"Mujeres generadoras de esperanza: la fe como fuerza transformadora de comunidad." Úrsula Longhi
- larabersanocomms
 - 22 mar
 - 3 Min. de lectura
 

Con gran gratitud por el espacio compartido, quiero comenzar esta reflexión desde mi propia vivencia en comunidad, porque la experiencia concreta de fe encarnada es la que nos revela el verdadero poder de transformación social. Formo parte del Movimiento de los Focolares, una comunidad nacida en los años más oscuros de Europa, en plena Segunda Guerra Mundial, a partir de un carisma profundamente femenino.
Chiara Lubich, una joven de poco más de veinte años, recibió entonces un regalo del Espíritu Santo: una mirada nueva sobre el Evangelio. Decidió vivir cada palabra de Jesús al pie de la letra, como una respuesta urgente a un mundo herido por la violencia, la injusticia y el miedo. Lo que surgió a la luz de una vela en un refugio de guerra —donde a veces debían correr hasta once veces en un solo día por los bombardeos— fue una comunidad. Una comunidad que se multiplicó rápidamente y que hoy está presente en todo el mundo.
El Movimiento de los Focolares, también conocido como Obra de María, es una comunidad nacida de la vida del Evangelio. Y es esa vida —vivida y compartida— la que genera esperanza real y concreta, incluso en los lugares más difíciles. En Argelia, por ejemplo, esta experiencia ha creado puentes entre los pocos cristianos y la mayoría musulmana. En Tailandia, entre budistas. En Argentina, con comunidades judías. En cada rincón, se hace visible la posibilidad de una fraternidad verdadera donde las diferencias no son barrera, sino riqueza compartida.
Mujeres generadoras de comunidad, pero no solas. Ese es otro de los grandes dones del carisma de la comunión. En el Movimiento de los Focolares, el liderazgo está en manos de una mujer —una laica consagrada— como presidenta.
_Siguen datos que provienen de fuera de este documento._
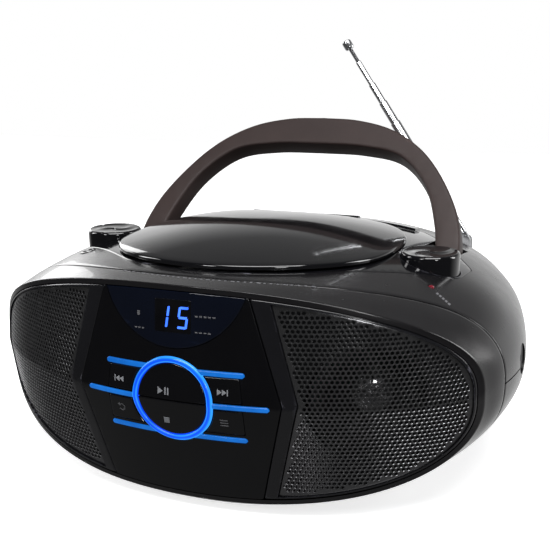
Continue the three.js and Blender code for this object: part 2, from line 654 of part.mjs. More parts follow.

Y junto a ella, no hay un vicepresidente, sino un copresidente, para expresar simbólicamente y con hechos esa complementariedad de dones entre lo femenino y lo masculino, esa visión de humanidad plena que contemplamos en Jesús y María: nuevo Adán y nueva Eva.
Esta complementariedad también se extiende a todas las etapas de la vida: desde los niños de cuatro años que comienzan su camino en el movimiento, hasta adultos mayores, obispos, religiosas, familias y jóvenes. Todos somos parte de una red que no solo habla de unidad, sino que la vive, y que la extiende a cada ámbito: comunidades religiosas, parroquias, barrios, sociedades.
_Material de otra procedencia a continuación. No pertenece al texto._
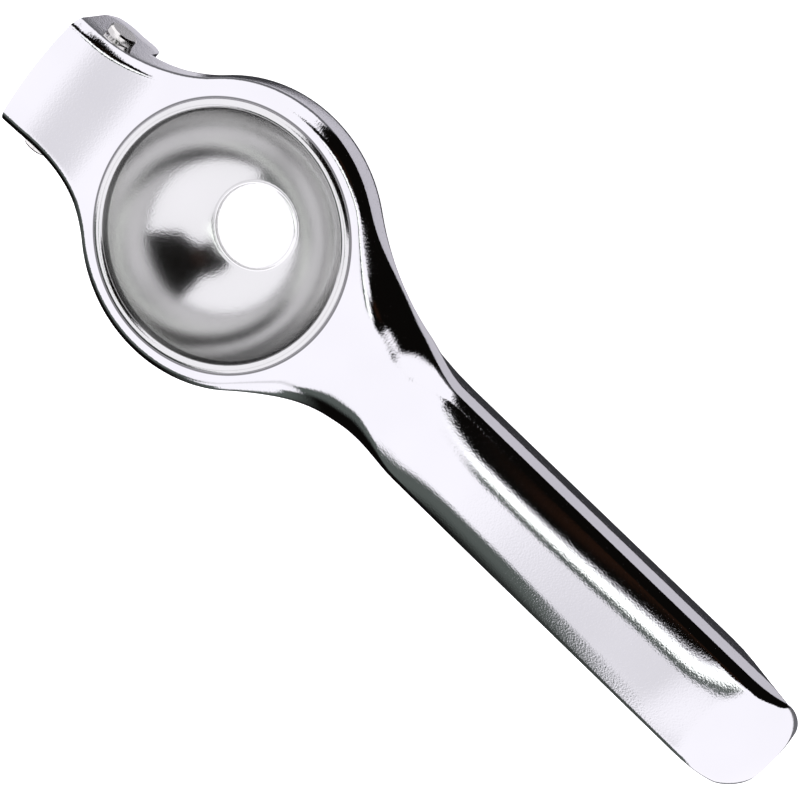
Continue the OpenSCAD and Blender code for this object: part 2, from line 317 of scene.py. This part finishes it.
def neckExtra(x, w):
    # the shoulder grows rounder towards the neck, as far as the cup's lip leaves room
    s = upperShape
    grow = smoothStep((x - s["roundFrom"]) / s["roundGrow"])
    extra = s["neckRound"] * grow * (1 - smoothStep((x - s["roundFall"]) / s["roundShrink"]))
    lip = s["landRadius"] - s["lipRoom"]
    room = w - np.sqrt(np.maximum(lip ** 2 - x * x, 0)) - s["shoulder"]
    return np.clip(extra, 0, np.maximum(room, 0))


def crownSlope(x):
    # slope of the roof at its shoulder: none on the land, most past the neck, less towards the tip
    s = upperShape
    slope = s["crown"] * smoothStep((x - s["crownFrom"]) / s["crownGrow"])
    slope = slope - s["crownFall"] * smoothStep((x - s["fallFrom"]) / s["fallLength"])
    toTip = smoothStep((x - plan["tip"] + s["tipFlatFrom"]) / s["tipFlatLength"])
    return np.radians(slope + (s["tipCrown"] - slope) * toTip)


def tipShare(x, end):
    # how far the roof has dropped towards the tip, 0 to 1
    reach = upperShape["tipBend"]
    return np.clip((x - end + reach) / reach, 0, 1) ** upperShape["tipPower"]


def cornerLoss(x, end, radius):
    # how much the half width loses round the tip's corner
    u = np.clip((x - end + radius) / radius, 0, 1)
    return radius * (1 - np.sqrt(1 - u * u))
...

Es la palabra vivida la que transforma. La fe no es solo doctrina o sentimiento: es acción concreta que genera comunidad, fraternidad, posibilidad de futuro. Y en este camino, las mujeres tenemos un rol clave. No para actuar en soledad, sino para reflejar el rostro materno de la Iglesia, ese rostro de caridad, de esperanza y de misericordia que el mundo necesita con urgencia.
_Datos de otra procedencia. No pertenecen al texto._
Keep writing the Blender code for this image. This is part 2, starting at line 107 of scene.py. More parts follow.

Como decía Hans Urs von Balthasar, la Iglesia tiene distintos perfiles: uno más estructural y jerárquico, y otro más carismático, más centrado en la comunión y en el amor. Las mujeres reflejamos ese segundo rostro de manera especial, pero no exclusiva. La clave está en la complementariedad, no en la competencia.
Hoy más que nunca necesitamos comunidades que no solo proclamen la esperanza, sino que la encarnen. Y eso solo es posible cuando ponemos en práctica la Palabra, cuando dejamos que transforme nuestra vida y que, a través de nosotras, transforme también el mundo.
Gracias por permitirme compartir esta experiencia. Que sigamos siendo —juntas y juntos— semilla de comunión, generadoras de esperanza y constructoras de comunidades donde el Evangelio se haga vida.